→ Stated problem: Write out, word for word, only the data from its first line to the line containing "const SQUARENESS = 2.15;".

→ Entries provided:
════

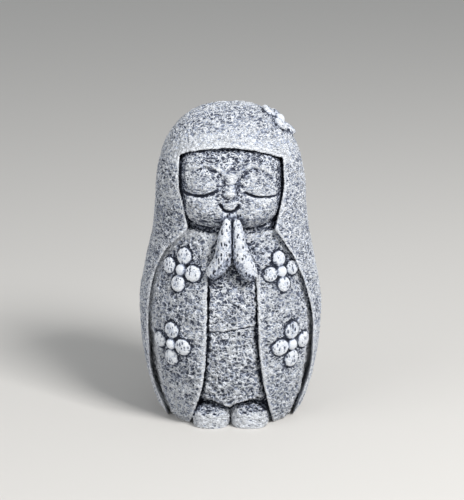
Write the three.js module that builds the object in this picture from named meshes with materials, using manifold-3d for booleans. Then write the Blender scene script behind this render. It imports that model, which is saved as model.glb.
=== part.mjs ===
// A small cast stone jizo: a hooded figure at prayer, in a sleeved robe with flowers on it.
// Millimetres, +Z up, the figure looks along -Y, and +X is to the right of someone facing it.
// The origin is the centre of the flat underside.
// The figure is one casting. Each of its forms is made on its own and then joined or cut.
import * as THREE from "three";
import { mergeVertices } from "three/addons/utils/BufferGeometryUtils.js";
import Module from "manifold-3d";

const wasm = await Module();
wasm.setup();

// Size of the whole figure
const HEIGHT = 150; // underside to the top of the hood
const WIDTH = 85; // across the cloak where it is widest
const DEPTH = 75; // front to back at that level
const SQUARENESS = 2.15; // exponent of the superellipse that each level follows

// Steps between the layers of clothing, measured square to the surface
const CLOAK_THICKNESS = 3.2; // cloak and hood over the sleeves
const CHEST_STEP = 0.9; // sleeves over the chest
const SLEEVE_STEP = 3.2; // sleeves over the skirt
const SIDE_STEP = 0.8; // sleeves over the hollows beside them
const OVERSKIRT_STEP = 1.2; // upper tier of the skirt over the lower one
const HEM_STEP = 7; // hem of the skirt over the hollow that the feet stand in

// Flowers
const PETALS = 4;
const PETAL_LENGTH = 8; // along the petal, from the middle of the flower
const PETAL_BREADTH = 7.7;
const PETAL_RELIEF = 1.8; // how far it stands out of the cloth
const PETAL_ROOT = 5; // how far it reaches into the cloth
const PETAL_SQUARENESS = 3; // a petal is flat on top, with steep sides
const FLOWER_RADIUS = 6.9; // middle of the flower to the middle of a petal
const BUTTON_DIAMETER = 5.4;
const BUTTON_RELIEF = 2.6;
const HOOD_PETAL_RELIEF = 1.2; // the hood's flower is flatter, and its petals' tips stand free

// Head, in the opening of the hood
const FACE_WIDTH = 48.6;
const FACE_HEIGHT = 43;
const FACE_DEPTH = 45;
const FACE_LEVEL = 117.3; // height of its middle
const FACE_FORWARD = 7.9; // its middle is this far in front of the figure's axis
const JOWL_SLOPE = 0.2; // how far the face comes forward for each mm down it
const FACE_SQUARENESS = 3.1;

// Hands and feet
const HAND_THICKNESS = 10.4; // front to back
const HAND_ROOT_THICKNESS = 13; // of the stone that ties both hands to the chest
const FOOT_LENGTH = 22;
const FOOT_WIDTH = 17.4;
const FOOT_HEIGHT = 11.5;
const FOOT_SPACING = 18; // middle to middle
const FOOT_SQUARENESS = 3;
const TOE_LINE = 27; // tips of the feet in front of the axis

// Fineness of the facets
const BODY_COLUMNS = 44;
const BODY_ROWS = 22;
const FRONT_FINENESS = 0.45; // share by which the columns close up towards the front
const OUTLINE_STEPS = 3; // straight pieces for each length of an outline's curve

// The carving is laid out on a drawing of the front view. It follows the body, whatever its size
const DRAWING = { width: 85, height: 150 };
const across = (x) => (x * WIDTH) / DRAWING.width;
const up = (z) => (z * HEIGHT) / DRAWING.height;
const spot = ([x, z]) => new THREE.Vector2(across(x), up(z));

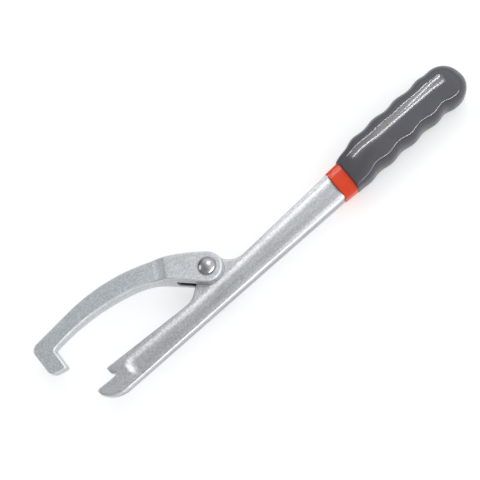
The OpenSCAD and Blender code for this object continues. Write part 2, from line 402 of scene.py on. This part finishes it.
def make_rivet(material):
    """A solid rivet with a domed head on each side, turned about the hinge's axis."""
    low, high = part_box("pivot_rivet")
    head_r = (high.x - low.x) / 2
    top = (high.z - low.z) / 2
    rim = 0.7 * MM
    dome = top - EAR_HALF - rim
    dome_r = (head_r**2 + dome**2) / (2 * dome)
    spread = math.asin(head_r / dome_r)
    # Up the shank, out under the head and round its rim, then over the dome
    half = [(SHANK_R, 0), (SHANK_R, EAR_HALF), (head_r - 0.5 * MM, EAR_HALF)]
    half += [(head_r - 0.15 * MM, EAR_HALF + 0.12 * MM), (head_r, EAR_HALF + 0.4 * MM)]
    half += [(head_r - 0.04 * MM, EAR_HALF + rim)]
    dome_rings = 12
    for step in range(1, dome_rings + 1):
        angle = spread * (1 - step / (dome_rings + 0.5))
        half.append((dome_r * math.sin(angle), top - dome_r * (1 - math.cos(angle))))
    profile = [(r, -z) for r, z in reversed(half[1:])] + half
    around = 72
    points = [(0, 0, -top)]
    for r, z in profile:
        for i in range(around):
            angle = 2 * math.pi * i / around
            points.append((r * math.cos(angle), r * math.sin(angle), z))
    points.append((0, 0, top))
    faces = []
    for row in range(len(profile) - 1):
        for i in range(around):
            a = 1 + row * around + i
            b = 1 + row * around + (i + 1) % around
            faces.append((a, b, b + around, a + around))
    last = 1 + (len(profile) - 1) * around
    faces += [(0, 1 + (i + 1) % around, 1 + i) for i in range(around)]
    faces += [(len(points) - 1, last + i, last + (i + 1) % around) for i in range(around)]
    mesh = bpy.data.meshes.new("domed_rivet")
    mesh.from_pydata([Vector(p) + PIVOT for p in points], [], faces)
    mesh.polygons.foreach_set("use_smooth", [True] * len(mesh.polygons))
    mesh.set_sharp_from_angle(angle=math.radians(50))
    mesh.materials.append(material)
    rivet = bpy.data.objects.new("domed_rivet", mesh)
    bpy.context.scene.collection.objects.link(rivet)
    hand_over(rivet, "hook", "pivot_rivet")
    return rivet


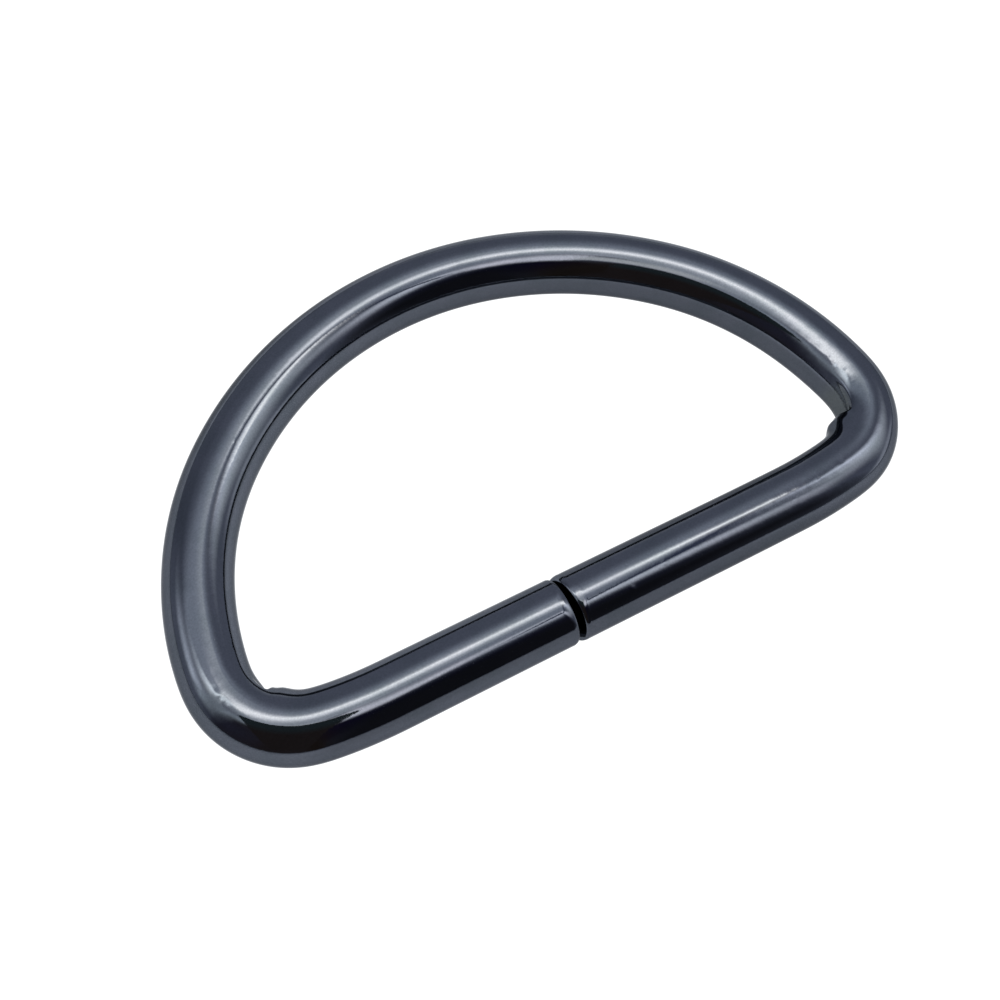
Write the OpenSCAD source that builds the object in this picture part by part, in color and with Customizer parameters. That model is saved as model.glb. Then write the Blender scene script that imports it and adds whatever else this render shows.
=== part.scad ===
// D ring: one length of round wire bent into a D, its two ends meeting in the straight bar.
// It lies flat on z = 0. The bar runs along X and the crown of the bow is at +Y.
// The origin is under the middle of its outer width and height.

/* [Ring] */
// Diameter of the round wire
wire_d = 5; // [3:0.1:6]
// Clear width inside the ring, along the bar
inner_w = 48; // [42:0.5:60]
// Clear height inside the ring, from the bar to the crown
inner_h = 23.6; // [20:0.1:30]

/* [Bends] */
// Turn of the crown's arc on each side of the middle, in degrees
crown_turn = 43.6; // [38:0.1:50]
// Turn of each shoulder's arc, in degrees
shoulder_turn = 39.3; // [34:0.1:44]
// Turn of each corner's arc, in degrees
corner_turn = 86.9; // [80:0.1:92]
// Inside radius of each corner
corner_inner_r = 3; // [2:0.1:5]
// Inside radius of the slight bend that eases each corner into the bar
easing_inner_r = 28; // [20:1:40]
// How much each tighter bend draws the wire finer than its neighbour, on the radius
bend_draw = 0.02; // [0.02:0.005:0.06]

/* [Open joint] */
// Width of the gap between the wire's ends, along the bar
gap_w = 0.5; // [0.3:0.05:2]
// Distance of the gap from the middle of the bar, towards -X
gap_offset = 3; // [0:0.1:8]

/* [Bend marks] */
// Depth of the dent that the bending tool left inside each corner, as a share of the wire's diameter
dent_depth = 0.06; // [0.02:0.01:0.12]
// Radius of the tool's edge, as a share of the wire's diameter
dent_r = 0.2; // [0.12:0.01:0.3]
// Where the dent lies, as the wire's turn from the crown, in degrees
dent_turn = 118; // [105:1:125]
// Height of the low bump raised beside the dent, as a share of the wire's diameter
bump_h = 0.04; // [0.02:0.005:0.08]
// Radius of the bump's dome, as a share of the wire's diameter
bump_r = 0.36; // [0.28:0.01:0.44]
// Where the bump lies, as the wire's turn from the crown, in degrees
bump_turn = 147; // [140:1:160]

/* [Hidden] */

$fn = 64;
right_angle = 90;
straight_turn = 180;
gunmetal = [0.25, 0.27, 0.31];

// Each bend reaches this far into its neighbours, so that no two surfaces only touch
lap = 0.2;
// Bends that draw the wire before an arc's wire is at its size
crown_draws = 0;
shoulder_draws = 1;
corner_draws = 2;
easing_draws = 1;

wire_r = wire_d / 2;
corner_wire_r = wire_r - corner_draws * bend_draw;
corner_r = corner_inner_r + corner_wire_r;
easing_r = easing_inner_r + wire_r;

// Direction of travel at the end of each arc, turned from +X
shoulder_end = crown_turn + shoulder_turn;
corner_end = shoulder_end + corner_turn;

// What the corner and its easing leave of the half width and of the height
half_w_left = inner_w / 2 + corner_wire_r - corner_r * (1 - sin(shoulder_end));
corner_drop = corner_r * (cos(shoulder_end) - cos(corner_end));
easing_drop = easing_r * (cos(corner_end) + 1);
height_left = inner_h + wire_d - corner_drop - easing_drop;

// The crown's and the shoulder's radii fill the rest: two equations, width and height
crown_x = sin(crown_turn);
crown_y = 1 - cos(crown_turn);
shoulder_x = sin(shoulder_end) - sin(crown_turn);
shoulder_y = cos(crown_turn) - cos(shoulder_end);
spread = crown_x * shoulder_y - crown_y * shoulder_x;
crown_r = (half_w_left * shoulder_y - height_left * shoulder_x) / spread;
shoulder_r = (height_left * crown_x - half_w_left * crown_y) / spread;

// Outward direction at a point where the wire has turned that far
function outward(turn) = [sin(turn), cos(turn)];

// Centres of the arcs, each in line with its neighbour and the point that they share
crown_c = [0, inner_h / 2 + wire_r - crown_r];
shoulder_c = crown_c + (crown_r - shoulder_r) * outward(crown_turn);
corner_c = shoulder_c + (shoulder_r - corner_r) * outward(shoulder_end);
easing_c = corner_c + (corner_r - easing_r) * outward(corner_end);

bar_y = easing_c[1] - easing_r;
bar_half = easing_c[0];

// An arc of the wire between two directions of travel, drawn finer a number of times
module bend(centre, radius, from, to, draws) {
    reach = lap / radius * straight_turn / PI;
    translate([centre[0], centre[1], wire_r])
        rotate_extrude(start = right_angle - to - reach, angle = to - from + 2 * reach)
            translate([radius, 0])
                circle(r = wire_r - draws * bend_draw);
}

// The right half of the bow, from the crown's end to the bar's end
module half_bow() {
    bend(shoulder_c, shoulder_r, crown_turn, shoulder_end, shoulder_draws);
    bend(corner_c, corner_r, shoulder_end, corner_end, corner_draws);
    bend(easing_c, easing_r, corner_end, straight_turn, easing_draws);
}

// The straight bar
module bar() {
    translate([-bar_half, bar_y, wire_r])
        rotate([0, right_angle, 0])
            cylinder(r = wire_r, h = 2 * bar_half);
}

// Places its children inside the right corner, at a distance from the corner's centre
module in_corner(turn, distance) {
    place = corner_c + distance * outward(turn);
    translate([place[0], place[1], wire_r])
        children();
}

// The low bump beside the dent
module bend_bump() {
    in_corner(bump_turn, corner_inner_r + wire_d * (bump_r - bump_h))
        sphere(r = wire_d * bump_r);
}

// The dent, the shape of the bending tool's edge
module bend_dent() {
    in_corner(dent_turn, corner_inner_r + wire_d * (dent_depth - dent_r))
        cylinder(r = wire_d * dent_r, h = 2 * wire_d, center = true);
}

// The slot that parts the wire's ends, square to the bar
module open_joint() {
    translate([-gap_offset, bar_y, wire_r])
        cube([gap_w, 2 * wire_d, 2 * wire_d], center = true);
}

module d_ring() {
    color(gunmetal)
        difference() {
            union() {
                bend(crown_c, crown_r, -crown_turn, crown_turn, crown_draws);
                bar();
                for (side = [0, 1])
                    mirror([side, 0, 0]) {
                        half_bow();
                        bend_bump();
                    }
            }
            for (side = [0, 1])
                mirror([side, 0, 0])
                    bend_dent();
            open_joint();
        }
}

d_ring();
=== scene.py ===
import math

import bpy
import numpy as np
from mathutils import Matrix, Vector


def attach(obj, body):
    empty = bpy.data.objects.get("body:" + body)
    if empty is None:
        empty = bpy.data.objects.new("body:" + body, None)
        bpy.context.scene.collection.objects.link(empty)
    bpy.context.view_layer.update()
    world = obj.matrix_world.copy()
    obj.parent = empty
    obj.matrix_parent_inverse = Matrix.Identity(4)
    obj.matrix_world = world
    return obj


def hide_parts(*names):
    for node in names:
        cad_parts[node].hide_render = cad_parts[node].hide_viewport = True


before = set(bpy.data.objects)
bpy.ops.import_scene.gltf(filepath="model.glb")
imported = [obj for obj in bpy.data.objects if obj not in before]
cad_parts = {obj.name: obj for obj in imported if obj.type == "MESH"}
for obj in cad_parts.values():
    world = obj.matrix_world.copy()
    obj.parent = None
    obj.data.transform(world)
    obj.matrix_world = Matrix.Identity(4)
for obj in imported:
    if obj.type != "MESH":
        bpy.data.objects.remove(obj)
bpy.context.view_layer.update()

scene = bpy.context.scene
mm = 0.001

# The bent wire, in millimetres and degrees: the same bends as in the solid model
bends = {
    "wireRadius": 2.5,
    "cornerWireRadius": 2.46,
    "innerWidth": 48.0,
    "innerHeight": 23.6,
    "crownTurn": 43.6,
    "shoulderTurn": 39.3,
    "cornerTurn": 86.9,
    "cornerInnerRadius": 3.0,
    "easingInnerRadius": 28.0,
    "softening": 0.7,           # length over which one bend passes into the next
    "drawing": 2.2,             # length over which the wire becomes finer
    "drawnAt": (0.06, 0.16),    # curvatures between which bending draws the wire finer
    "polished": 0.008,          # what polishing took off the wire all round
    "leftEnd": -3.25,           # where the axis of the bar meets the cut at each end of the wire
    "rightEnd": -2.93,
}


# Two equations, the D's width and height, give the radii of the crown and of the shoulders
def solveBends(b):
    s1 = math.radians(b["crownTurn"])
    s2 = s1 + math.radians(b["shoulderTurn"])
    s3 = s2 + math.radians(b["cornerTurn"])
    corner = b["cornerInnerRadius"] + b["cornerWireRadius"]
    easing = b["easingInnerRadius"] + b["wireRadius"]
    halfLeft = b["innerWidth"] / 2 + b["cornerWireRadius"] - corner * (1 - math.sin(s2))
    heightLeft = (b["innerHeight"] + 2 * b["wireRadius"]
                  - corner * (math.cos(s2) - math.cos(s3)) - easing * (math.cos(s3) + 1))
    crownX, crownY = math.sin(s1), 1 - math.cos(s1)
    shoulderX, shoulderY = math.sin(s2) - math.sin(s1), math.cos(s1) - math.cos(s2)
    spread = crownX * shoulderY - crownY * shoulderX
    crown = (halfLeft * shoulderY - heightLeft * shoulderX) / spread
    shoulder = (heightLeft * crownX - halfLeft * crownY) / spread
    centre = np.array([0.0, b["innerHeight"] / 2 + b["wireRadius"] - crown])
    for turn, step in ((s1, crown - shoulder), (s2, shoulder - corner), (s3, corner - easing)):
        centre = centre + step * np.array([math.sin(turn), math.cos(turn)])
    return {
        "turns": [s1, s2 - s1, s3 - s2, math.pi - s3],
        "radii": [crown, shoulder, corner, easing],
        "barY": float(centre[1] - easing),
        "barHalf": float(centre[0]),
    }


ring = solveBends(bends)


# A running mean with the weights of a bell curve, over values a step apart
def soften(values, width, step):
    reach = int(3 * width / step)
    weight = np.exp(-0.5 * (np.arange(-reach, reach + 1) * step / width) ** 2)
    return np.convolve(np.pad(values, reach, mode="edge"), weight / weight.sum(), mode="valid")


# Running sum of a value over a length, by the trapezium rule
def sumAlong(value, length):
    return np.concatenate([[0], np.cumsum((value[1:] + value[:-1]) / 2 * np.diff(length))])


# Share of the way from low to high, held between 0 and 1
def shareBetween(x, low, high):
    return np.clip((x - low) / (high - low), 0, 1)


# Centre line: curvature along the wire's length, softened where two bends meet, is summed to the
# direction, and the direction is summed to the place; the small error at the far end is shared out
def centreLine(b, ring, step=0.02):
    turns, radii = ring["turns"], ring["radii"]
    bow = [(turns[i] * radii[i], 1 / radii[i]) for i in (3, 2, 1, 0)]
    leftBar, rightBar = ring["barHalf"] + b["leftEnd"], ring["barHalf"] - b["rightEnd"]
    runs = [(leftBar, 0.0)] + bow + bow[::-1] + [(rightBar, 0.0)]
    edges = np.cumsum([run[0] for run in runs])
    length = np.arange(0, edges[-1] + step, step)
    length = length * edges[-1] / length[-1]
    curve = np.array([run[1] for run in runs])[np.searchsorted(edges[:-1], length)]
    curve = soften(curve, b["softening"], step)
    along = sumAlong(curve, length)
    curve, along = curve * 2 * math.pi / along[-1], along * 2 * math.pi / along[-1]
    turn = along - math.pi
    x = b["leftEnd"] + sumAlong(np.cos(turn), length)
    y = ring["barY"] + sumAlong(-np.sin(turn), length)
    share = length / length[-1]
    x = x + (b["rightEnd"] - x[-1]) * share
    y = y + (ring["barY"] - y[-1]) * share
    tight = soften(shareBetween(curve, *b["drawnAt"]), b["drawing"], step)
    radius = b["wireRadius"] - b["polished"] - (b["wireRadius"] - b["cornerWireRadius"]) * tight
    return {"length": length, "x": x, "y": y, "turn": turn, "curve": curve, "radius": radius}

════

→ Expected output:
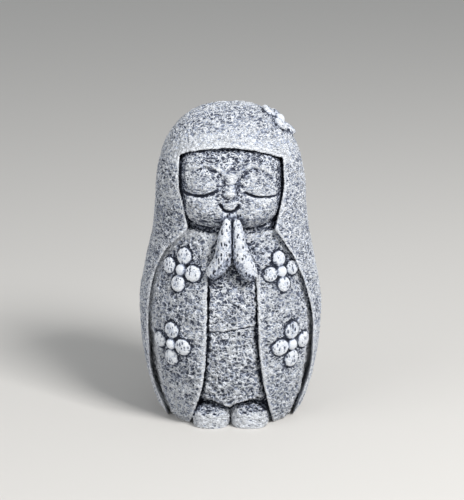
Write the three.js module that builds the object in this picture from named meshes with materials, using manifold-3d for booleans. Then write the Blender scene script behind this render. It imports that model, which is saved as model.glb.
=== part.mjs ===
// A small cast stone jizo: a hooded figure at prayer, in a sleeved robe with flowers on it.
// Millimetres, +Z up, the figure looks along -Y, and +X is to the right of someone facing it.
// The origin is the centre of the flat underside.
// The figure is one casting. Each of its forms is made on its own and then joined or cut.
import * as THREE from "three";
import { mergeVertices } from "three/addons/utils/BufferGeometryUtils.js";
import Module from "manifold-3d";

const wasm = await Module();
wasm.setup();

// Size of the whole figure
const HEIGHT = 150; // underside to the top of the hood
const WIDTH = 85; // across the cloak where it is widest
const DEPTH = 75; // front to back at that level
const SQUARENESS = 2.15; // exponent of the superellipse that each level follows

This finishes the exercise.